Heist 0.3: complete set of Scheme data types

I actually tagged the 0.3.0 release of Heist, my Ruby Scheme implementation, about a month back, mostly to get it off my desk for a while. I’ve made a few minor tweaks and released 0.3.1 over the weekend, so now’s as good a time as any to go over what’s new.

The major milestone for this release was to complete the set of R5RS data types: Heist now supports vectors (including macro and quasiquotation support), characters and strings, including full libraries for each type. These work largely as advertised by the spec, although vector handling is slightly idiosyncratic.

Some Schemes require vectors to be quoted, as in '#(1 2 3). This makes the vector a constant (i.e. it is immutable), and every evaluation of it returns the same object. That is (in mzscheme):

> (define (f) '#(1 2 3))
> (define a (f))
> (define b (f))
> (eq? a b)
#t

> (define (f) (vector 1 2 3))
> (define a (f))
> (define b (f))
> (eq? a b)
#f

So we see that vector allocates a new object every time, but the quoted literal does not. This is still true in Heist, but Heist also allows non-quoted vectors. These return a new mutable object when evaluated.

(define (f) '#(1 2 3))
(define (g) #(1 2 3))

(define a (f)) (define b (f))
; => #(1 2 3)
(eq? a b)
; => #t
(vector-set! a 0 9)
; [error] Cannot modify vector constant

(define c (g)) (define d (g))
; => #(1 2 3)
(eq? c d)
; => #f
(vector-set! c 0 9)
c
; => #(9 2 3)
d
; => #(1 2 3)

The reason for this is that unquoted vectors must be allowed – they are part of the syntax-rules spec. But, making them immutable makes performing macro transformations very hard; particularly inlining the transformation into the AST is impossible since it involves setting an attribute or changing a cell on my now-frozen Heist::Runtime::Vector instance. So they need to be mutable (left unfrozen, in Ruby terms). If an unquoted literal evaluated to the same object every time, then the vector-set! procedure would be able to modify the parse tree, which is clearly undesirable. So, unquoted vector literals evaluate to a mutable copy of themselves.

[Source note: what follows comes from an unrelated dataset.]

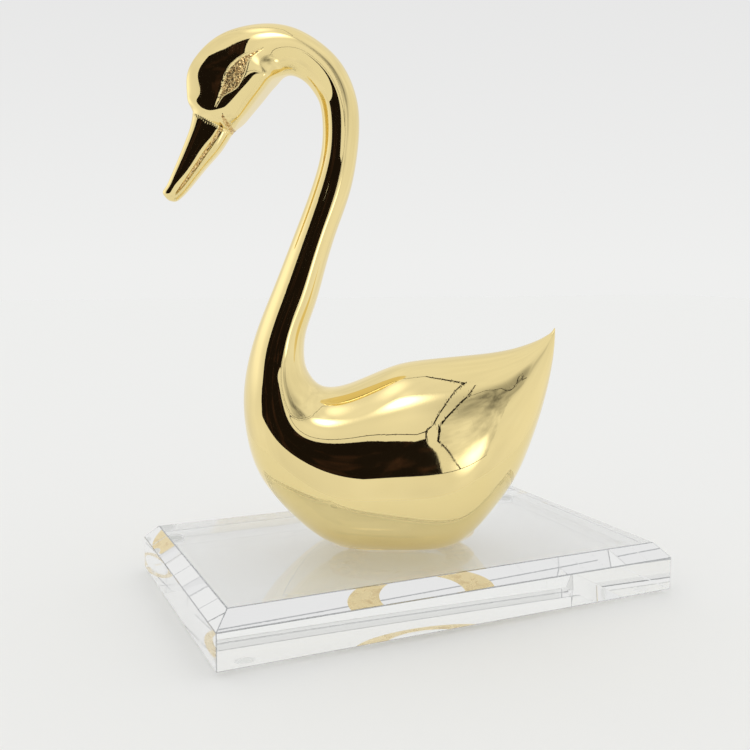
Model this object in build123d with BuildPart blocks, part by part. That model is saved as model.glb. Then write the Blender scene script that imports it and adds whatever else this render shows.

With the Scheme type system completed, where do we go from here? The only pieces of R5RS I’ve not implemented so far are the file I/O procedures, and some of the more exotic continuation stuff like call-with-values and dynamic-wind (I’d love to figure these out but so far they’ve eluded me). My main reason for developing this was to help me with SICP, so I plan to keep going with that and fill in any blanks the book requires along the way.

I may provide faster Ruby implementations of the built-in procedures currently written in Scheme, but that’s not a priority. Paul Graham will tell you that Lisp “came about … as the byproduct of an attempt to axiomatize computation”, and Scheme is no exception. If you write a Scheme yourself, you soon start to find that there do not need to be very many functions built into the core language: a lot of the R5RS library can be written in Scheme itself. Most of the syntactic functions can be written as macros, and many of the data types just need a constructor, accessors and mutators and the user can build the rest on top. Witness the list functions: the core provides cons, car, cdr, set-car!, set-cdr! and pair?, and all the other ‘built-in’ list functions are written in Scheme. SICP chapter 2 reinforces this pattern of data abstraction and is well worth reading as a lesson in robust program design.

So, for the time being at least I’m happy letting Heist be a neat little example of this axiomatization idea at work. I’d check out the source now if I were you, before I get bored and decide the performance needs kicking up a notch.